All of the data must be printed exactly; please include every line.

_Material for this exercise_
----

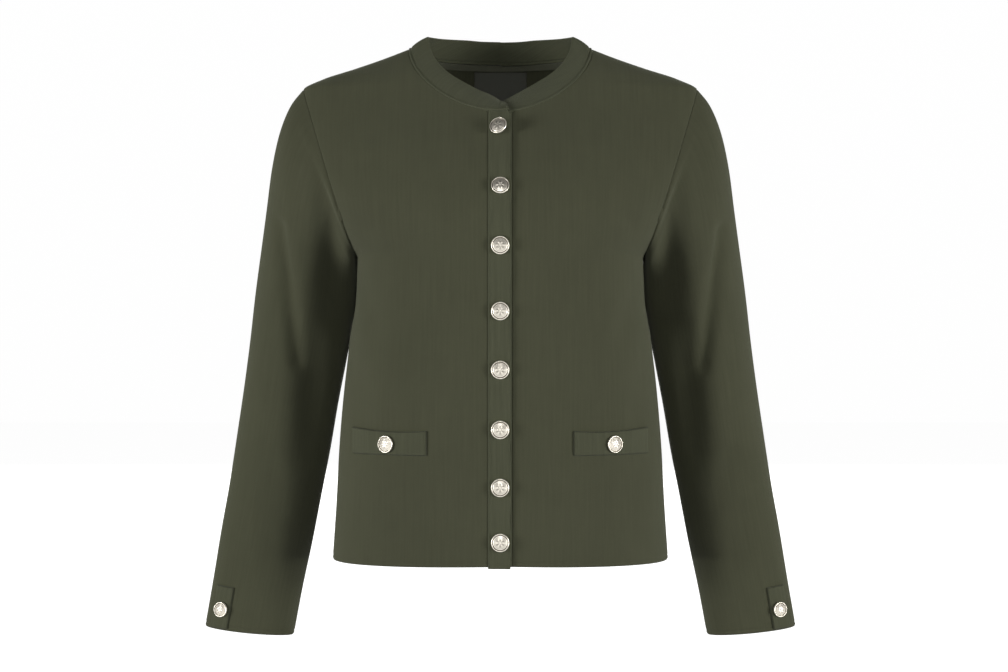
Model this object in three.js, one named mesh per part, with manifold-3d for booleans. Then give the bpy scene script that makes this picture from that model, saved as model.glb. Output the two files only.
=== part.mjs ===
// A short knit jacket-cardigan with a round neckband, long set-in sleeves, two hip welts, cuff tabs and
// metal buttons, filled out as when worn. Millimetres, +Z up. The front faces -Y and the wearer's left is
// +X. The origin is between the two neck points, the places where the shoulder seams meet the neckband.
import * as THREE from "three";
import { mergeVertices } from "three/addons/utils/BufferGeometryUtils.js";
import Module from "manifold-3d";

const wasm = await Module();
wasm.setup();

// Cloth and seams
const CLOTH = 1.6; // wall of a single knitted panel
const BAND_CLOTH = 2.2; // wall of the folded bands, welts and tabs
const TAPE_CLOTH = 1; // wall of the neck tape and the label
const SEAM = 0.3; // space between two pieces that are sewn together
const HALF_SEAM = SEAM / 2;

// Body: one row for each level section, "down" from the neck points. A section is half a flattened oval
// in front and half a one behind: half is its half width, front and back are its depths, square tells how
// boxy it is.
const BODY_SECTIONS = [
  { down: 0, half: 95, front: 24, back: 40, square: 2 },
  { down: 10, half: 121, front: 30, back: 50, square: 2 },
  { down: 21, half: 153, front: 36, back: 57, square: 2 },
  { down: 31, half: 184, front: 42, back: 62, square: 2 },
  { down: 42, half: 205, front: 48, back: 67, square: 2.05 },
  { down: 70, half: 210, front: 65, back: 77, square: 2.1 },
  { down: 104, half: 209, front: 86, back: 87, square: 2.2 },
  { down: 142, half: 198, front: 105, back: 97, square: 2.3 },
  { down: 174, half: 178, front: 117, back: 104, square: 2.35 },
  { down: 196, half: 163, front: 121, back: 106.5, square: 2.35 },
  { down: 210, half: 153, front: 122.5, back: 107.5, square: 2.32 },
  { down: 217, half: 148, front: 123, back: 108, square: 2.3 },
  { down: 264, half: 150, front: 125, back: 109, square: 2.3 },
  { down: 305, half: 157, front: 126, back: 110, square: 2.3 },
  { down: 363, half: 163, front: 127, back: 112, square: 2.25 },
  { down: 413, half: 167, front: 126, back: 115, square: 2.2 },
  { down: 470, half: 170, front: 124, back: 117, square: 2.2 },
  { down: 530, half: 174, front: 122, back: 118, square: 2.2 },
];
const UNDERARM = { out: 148, down: 217 };
const SHOULDER_TIP = { out: 205, down: 42 };
const HEM = { side: 528, middle: 524.8 }; // how far down the hem lies at the side seams and in the middle

// Neck
const NECK_HALF = 95; // half width of the neckline at the neck points
const FRONT_NECK_DROP = 71;
const BACK_NECK_DROP = 8;
const NECK_ROUND = 1.8; // how round the neckline is: 2 is an oval
const BAND_TOP_FRONT = 40; // depth of the neckband's free edge in front of the neck points
const BAND_TOP_BACK = 40;
const BAND_WIDE = 26; // width of the neckband
const BAND_BULGE = 1.4; // how far the neckband swells between its two edges
// Free edge of the neckband seen from the front, from the middle of the front round to the middle of the
// back
const BAND_TOP_EDGE = [
  { turn: 0, out: 0, rise: -57.5 },
  { turn: 15, out: 19, rise: -47.5 },
  { turn: 30, out: 38, rise: -37 },
  { turn: 45, out: 53.5, rise: -26.5 },
  { turn: 60, out: 65, rise: -14 },
  { turn: 75, out: 72, rise: 0 },
  { turn: 90, out: 74.5, rise: 13.8 },
  { turn: 120, out: 65, rise: 15 },
  { turn: 150, out: 38, rise: 15.4 },
  { turn: 180, out: 0, rise: 13.9 },
];

// Front bands
const BAND_HALF = 11.5; // half width of the button bands
const FREE_EDGE = 10.4; // how far from the middle the upper band's free edge lies
const TOP_BAND_LIFT = 1.3; // how far the upper band lies outside the fronts
const UNDER_BAND_SINK = 1.6; // how far the lower band lies inside them
const LAP_REACH = 30; // how far round the left front sinks towards its band
const TOP_BAND_DROP = 1.6; // how much longer the upper band is at the hem

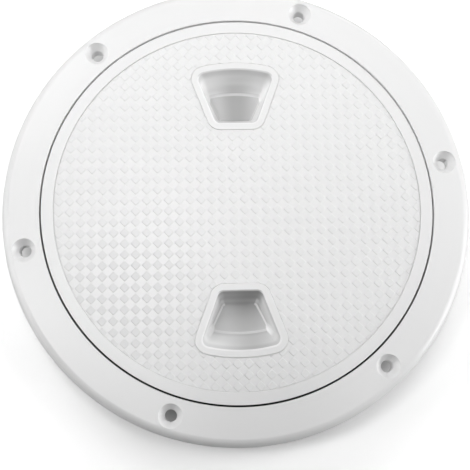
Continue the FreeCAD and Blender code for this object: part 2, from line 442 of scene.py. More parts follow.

----

_Task response_
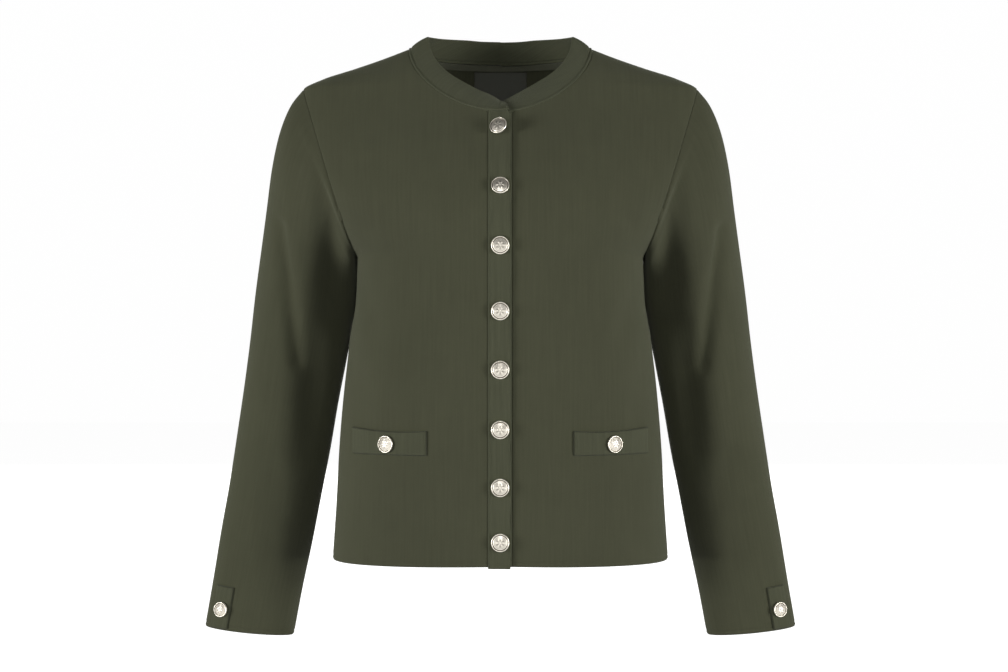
Model this object in three.js, one named mesh per part, with manifold-3d for booleans. Then give the bpy scene script that makes this picture from that model, saved as model.glb. Output the two files only.
=== part.mjs ===
// A short knit jacket-cardigan with a round neckband, long set-in sleeves, two hip welts, cuff tabs and
// metal buttons, filled out as when worn. Millimetres, +Z up. The front faces -Y and the wearer's left is
// +X. The origin is between the two neck points, the places where the shoulder seams meet the neckband.
import * as THREE from "three";
import { mergeVertices } from "three/addons/utils/BufferGeometryUtils.js";
import Module from "manifold-3d";

const wasm = await Module();
wasm.setup();

// Cloth and seams
const CLOTH = 1.6; // wall of a single knitted panel
const BAND_CLOTH = 2.2; // wall of the folded bands, welts and tabs
const TAPE_CLOTH = 1; // wall of the neck tape and the label
const SEAM = 0.3; // space between two pieces that are sewn together
const HALF_SEAM = SEAM / 2;

// Body: one row for each level section, "down" from the neck points. A section is half a flattened oval
// in front and half a one behind: half is its half width, front and back are its depths, square tells how
// boxy it is.
const BODY_SECTIONS = [
  { down: 0, half: 95, front: 24, back: 40, square: 2 },
  { down: 10, half: 121, front: 30, back: 50, square: 2 },
  { down: 21, half: 153, front: 36, back: 57, square: 2 },
  { down: 31, half: 184, front: 42, back: 62, square: 2 },
  { down: 42, half: 205, front: 48, back: 67, square: 2.05 },
  { down: 70, half: 210, front: 65, back: 77, square: 2.1 },
  { down: 104, half: 209, front: 86, back: 87, square: 2.2 },
  { down: 142, half: 198, front: 105, back: 97, square: 2.3 },
  { down: 174, half: 178, front: 117, back: 104, square: 2.35 },
  { down: 196, half: 163, front: 121, back: 106.5, square: 2.35 },
  { down: 210, half: 153, front: 122.5, back: 107.5, square: 2.32 },
  { down: 217, half: 148, front: 123, back: 108, square: 2.3 },
  { down: 264, half: 150, front: 125, back: 109, square: 2.3 },
  { down: 305, half: 157, front: 126, back: 110, square: 2.3 },
  { down: 363, half: 163, front: 127, back: 112, square: 2.25 },
  { down: 413, half: 167, front: 126, back: 115, square: 2.2 },
  { down: 470, half: 170, front: 124, back: 117, square: 2.2 },
  { down: 530, half: 174, front: 122, back: 118, square: 2.2 },
];
const UNDERARM = { out: 148, down: 217 };
const SHOULDER_TIP = { out: 205, down: 42 };
const HEM = { side: 528, middle: 524.8 }; // how far down the hem lies at the side seams and in the middle

// Neck
const NECK_HALF = 95; // half width of the neckline at the neck points
const FRONT_NECK_DROP = 71;
const BACK_NECK_DROP = 8;
const NECK_ROUND = 1.8; // how round the neckline is: 2 is an oval
const BAND_TOP_FRONT = 40; // depth of the neckband's free edge in front of the neck points
const BAND_TOP_BACK = 40;
const BAND_WIDE = 26; // width of the neckband
const BAND_BULGE = 1.4; // how far the neckband swells between its two edges
// Free edge of the neckband seen from the front, from the middle of the front round to the middle of the
// back
const BAND_TOP_EDGE = [
  { turn: 0, out: 0, rise: -57.5 },
  { turn: 15, out: 19, rise: -47.5 },
  { turn: 30, out: 38, rise: -37 },
  { turn: 45, out: 53.5, rise: -26.5 },
  { turn: 60, out: 65, rise: -14 },
  { turn: 75, out: 72, rise: 0 },
  { turn: 90, out: 74.5, rise: 13.8 },
  { turn: 120, out: 65, rise: 15 },
  { turn: 150, out: 38, rise: 15.4 },
  { turn: 180, out: 0, rise: 13.9 },
];

// Front bands
const BAND_HALF = 11.5; // half width of the button bands
const FREE_EDGE = 10.4; // how far from the middle the upper band's free edge lies
const TOP_BAND_LIFT = 1.3; // how far the upper band lies outside the fronts
const UNDER_BAND_SINK = 1.6; // how far the lower band lies inside them
const LAP_REACH = 30; // how far round the left front sinks towards its band
const TOP_BAND_DROP = 1.6; // how much longer the upper band is at the hem

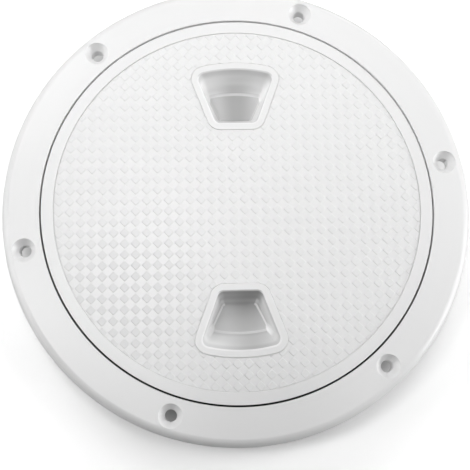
Continue the FreeCAD and Blender code for this object: part 2, from line 442 of scene.py. More parts follow.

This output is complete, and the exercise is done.